The more I examined it, the more I leaned toward Velazquez. The dark, dramatic colors, the ochres and earth tones of the deceptively plain background, the detached yet sympathetic way the subject was portrayed—all shouted Velazquez . . . or possibly, to be fair, one of Velazquez's better students. But the technique, the actual application of the paint, was another thing, and it would be an extraordinary student who could match that feathery brushwork, so different from that of his contemporaries and so far ahead of its time. Two hundred years later Manet, himself one of the founders of Impressionism, would credit Velazquez as his o
wn inspiration.
There was more: the characteristic use of a soft-hair blending brush to tone down outlines, and the expert, patient application of layer upon layer of glazes. Outside of the Venetian school—Bellini, Titian, Tintoretto, Giorgione—Velazquez was the undisputed master of glazes, sometimes lathering on as many as thirty layers.
In addition, there were pale vertical streaks, visible through pigment that had become transparent with time, that showed where the artist's brush had been wiped clean on the as-yet-unpainted canvas, a habit for which Velazquez had been criticized in his own time. He was also famous for his pentimenti, his changes of mind as he worked, and these too, probably invisible for the first couple of hundred years, now showed as ghosts through the time-thinned overpainting. The old count's collar had been made smaller, his left hand had been repositioned, a book in the foreground, originally closed, had been opened.
"Well?" Simeon demanded. He was practically hopping with impatience. "So?"
I straightened up. "Simeon, this time I think you just might have something here."
"Ah," he said with deep satisfaction.
"But I'm not sure yet.
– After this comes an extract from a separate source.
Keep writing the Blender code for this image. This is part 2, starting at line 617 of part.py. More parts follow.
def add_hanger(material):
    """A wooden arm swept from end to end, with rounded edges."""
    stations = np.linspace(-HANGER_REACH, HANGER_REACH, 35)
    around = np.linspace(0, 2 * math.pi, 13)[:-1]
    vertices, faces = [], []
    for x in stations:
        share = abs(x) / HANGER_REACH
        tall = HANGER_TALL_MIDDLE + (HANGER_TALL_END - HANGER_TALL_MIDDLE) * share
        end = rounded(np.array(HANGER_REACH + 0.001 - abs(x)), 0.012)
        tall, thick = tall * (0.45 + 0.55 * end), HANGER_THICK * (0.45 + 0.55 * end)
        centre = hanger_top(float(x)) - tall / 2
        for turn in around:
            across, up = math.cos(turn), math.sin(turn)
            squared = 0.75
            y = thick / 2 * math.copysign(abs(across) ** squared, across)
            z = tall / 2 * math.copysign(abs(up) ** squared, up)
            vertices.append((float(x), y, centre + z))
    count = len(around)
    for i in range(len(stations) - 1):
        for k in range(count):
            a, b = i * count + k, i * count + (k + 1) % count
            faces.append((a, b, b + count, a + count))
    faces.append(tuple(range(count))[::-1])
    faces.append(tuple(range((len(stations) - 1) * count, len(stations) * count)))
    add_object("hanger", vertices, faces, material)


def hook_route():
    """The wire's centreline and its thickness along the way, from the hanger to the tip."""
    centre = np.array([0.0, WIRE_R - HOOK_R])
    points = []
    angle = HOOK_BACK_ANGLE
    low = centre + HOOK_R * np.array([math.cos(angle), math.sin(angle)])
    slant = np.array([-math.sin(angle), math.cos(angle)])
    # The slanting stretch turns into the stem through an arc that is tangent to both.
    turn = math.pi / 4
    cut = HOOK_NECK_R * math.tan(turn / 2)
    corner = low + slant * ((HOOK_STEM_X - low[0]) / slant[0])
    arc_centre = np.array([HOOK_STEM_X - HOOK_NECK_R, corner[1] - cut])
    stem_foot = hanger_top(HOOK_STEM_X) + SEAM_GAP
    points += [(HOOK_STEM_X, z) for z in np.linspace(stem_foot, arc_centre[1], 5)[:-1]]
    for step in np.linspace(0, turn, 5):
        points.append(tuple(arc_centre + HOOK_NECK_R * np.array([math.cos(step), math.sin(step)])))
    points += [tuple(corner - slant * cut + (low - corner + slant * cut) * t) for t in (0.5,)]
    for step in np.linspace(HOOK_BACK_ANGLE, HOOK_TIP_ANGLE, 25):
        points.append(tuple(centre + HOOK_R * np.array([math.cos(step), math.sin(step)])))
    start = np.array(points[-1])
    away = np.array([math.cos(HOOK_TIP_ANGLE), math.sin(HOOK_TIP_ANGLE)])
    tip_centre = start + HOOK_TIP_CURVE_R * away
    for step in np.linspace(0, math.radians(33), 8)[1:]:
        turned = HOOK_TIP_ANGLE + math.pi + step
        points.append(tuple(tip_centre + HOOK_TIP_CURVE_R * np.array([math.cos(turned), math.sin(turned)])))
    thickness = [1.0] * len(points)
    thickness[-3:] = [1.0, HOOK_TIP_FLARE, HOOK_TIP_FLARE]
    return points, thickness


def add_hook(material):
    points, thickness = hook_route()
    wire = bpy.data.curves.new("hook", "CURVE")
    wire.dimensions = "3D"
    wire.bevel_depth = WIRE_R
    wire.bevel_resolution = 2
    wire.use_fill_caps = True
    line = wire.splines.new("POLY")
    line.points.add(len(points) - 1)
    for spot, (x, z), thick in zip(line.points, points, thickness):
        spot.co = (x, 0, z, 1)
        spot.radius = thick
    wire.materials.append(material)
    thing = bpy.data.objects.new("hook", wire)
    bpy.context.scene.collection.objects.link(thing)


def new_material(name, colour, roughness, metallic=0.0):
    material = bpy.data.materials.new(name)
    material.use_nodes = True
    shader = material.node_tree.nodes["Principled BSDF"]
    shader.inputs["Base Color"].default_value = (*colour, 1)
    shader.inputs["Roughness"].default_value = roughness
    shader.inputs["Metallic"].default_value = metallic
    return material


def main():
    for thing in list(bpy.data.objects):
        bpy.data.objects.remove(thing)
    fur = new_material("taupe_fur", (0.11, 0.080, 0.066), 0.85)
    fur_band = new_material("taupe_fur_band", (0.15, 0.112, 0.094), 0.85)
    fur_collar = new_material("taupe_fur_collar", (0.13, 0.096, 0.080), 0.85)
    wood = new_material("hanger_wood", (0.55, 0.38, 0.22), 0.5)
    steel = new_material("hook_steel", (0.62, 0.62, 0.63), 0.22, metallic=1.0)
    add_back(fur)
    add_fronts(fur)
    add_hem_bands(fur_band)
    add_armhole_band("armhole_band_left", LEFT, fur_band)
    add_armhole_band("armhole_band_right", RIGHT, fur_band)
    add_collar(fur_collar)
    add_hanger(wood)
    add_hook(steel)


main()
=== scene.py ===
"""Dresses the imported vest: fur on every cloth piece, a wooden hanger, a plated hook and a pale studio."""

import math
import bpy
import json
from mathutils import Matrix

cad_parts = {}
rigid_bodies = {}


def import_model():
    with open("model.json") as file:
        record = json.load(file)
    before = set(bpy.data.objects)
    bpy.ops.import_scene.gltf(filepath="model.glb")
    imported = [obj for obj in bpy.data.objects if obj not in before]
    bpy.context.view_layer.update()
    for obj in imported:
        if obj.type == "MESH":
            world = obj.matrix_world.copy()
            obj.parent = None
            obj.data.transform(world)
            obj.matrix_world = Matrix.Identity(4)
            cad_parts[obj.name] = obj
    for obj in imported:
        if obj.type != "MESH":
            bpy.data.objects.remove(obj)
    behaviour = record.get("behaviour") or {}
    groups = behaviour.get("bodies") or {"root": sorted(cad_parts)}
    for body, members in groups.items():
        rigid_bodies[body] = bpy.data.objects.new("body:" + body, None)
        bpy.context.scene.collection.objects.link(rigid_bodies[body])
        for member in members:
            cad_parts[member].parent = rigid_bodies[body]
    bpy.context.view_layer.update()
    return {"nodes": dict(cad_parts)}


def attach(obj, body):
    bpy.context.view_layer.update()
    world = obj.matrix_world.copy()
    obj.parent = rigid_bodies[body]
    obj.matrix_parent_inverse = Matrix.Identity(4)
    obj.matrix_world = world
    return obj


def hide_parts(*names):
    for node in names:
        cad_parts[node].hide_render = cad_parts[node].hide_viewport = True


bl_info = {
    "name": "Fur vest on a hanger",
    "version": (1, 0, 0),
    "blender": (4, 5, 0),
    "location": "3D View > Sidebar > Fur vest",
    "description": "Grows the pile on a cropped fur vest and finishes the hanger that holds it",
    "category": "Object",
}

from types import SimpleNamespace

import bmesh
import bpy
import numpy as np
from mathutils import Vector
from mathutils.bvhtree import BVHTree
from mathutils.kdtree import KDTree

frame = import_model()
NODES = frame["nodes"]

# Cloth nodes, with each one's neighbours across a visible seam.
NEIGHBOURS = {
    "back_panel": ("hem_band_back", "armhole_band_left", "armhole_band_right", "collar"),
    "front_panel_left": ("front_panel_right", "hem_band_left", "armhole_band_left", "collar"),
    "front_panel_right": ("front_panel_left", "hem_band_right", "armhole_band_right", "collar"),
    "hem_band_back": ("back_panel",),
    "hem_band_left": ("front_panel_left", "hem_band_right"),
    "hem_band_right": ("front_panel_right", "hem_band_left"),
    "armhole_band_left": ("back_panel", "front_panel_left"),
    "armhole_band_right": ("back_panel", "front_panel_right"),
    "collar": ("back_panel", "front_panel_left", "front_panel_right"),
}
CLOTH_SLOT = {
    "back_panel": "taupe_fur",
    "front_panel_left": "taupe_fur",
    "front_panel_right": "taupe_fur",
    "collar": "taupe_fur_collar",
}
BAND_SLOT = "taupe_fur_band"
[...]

Let's look at the back."
Gingerly, I lifted the stiff canvas by its edges and turned it over, holding it so that the painted surface didn't touch anything. There were the usual things you'd expect to find on the back of an old painting—flyspecks, smudges, cryptic scribbles and randomly placed symbols of one kind or another: R-B, GRA, Osuna 127/6, S2, a star within a circle, and a monogram that said either TC or CT, all in faded ink or pencil, plus a couple of dull, black rubber-stamped markings in pointy, angular Gothic lettering: ERR and ne-2. In addition there were two pale fingerprints (Velazquez's?) in ochre pigment, some scraps of glue where labels had once been pasted on, and two labels still attached, one large, one small.
The big one, in the center, was a dealer's sticker on expensive paper: Pierre Severac, Paris. 13. Boulevard de la Madeleine. Peintures Françaises et Étrangeres. Turn-of-the- century, from the look of it. The smaller label was made of cheap, thin paper torn from a perforated roll and unevenly typed in faint red ink. Velazquez, Graf Torrijos, it said. Paris, Dez. 1942.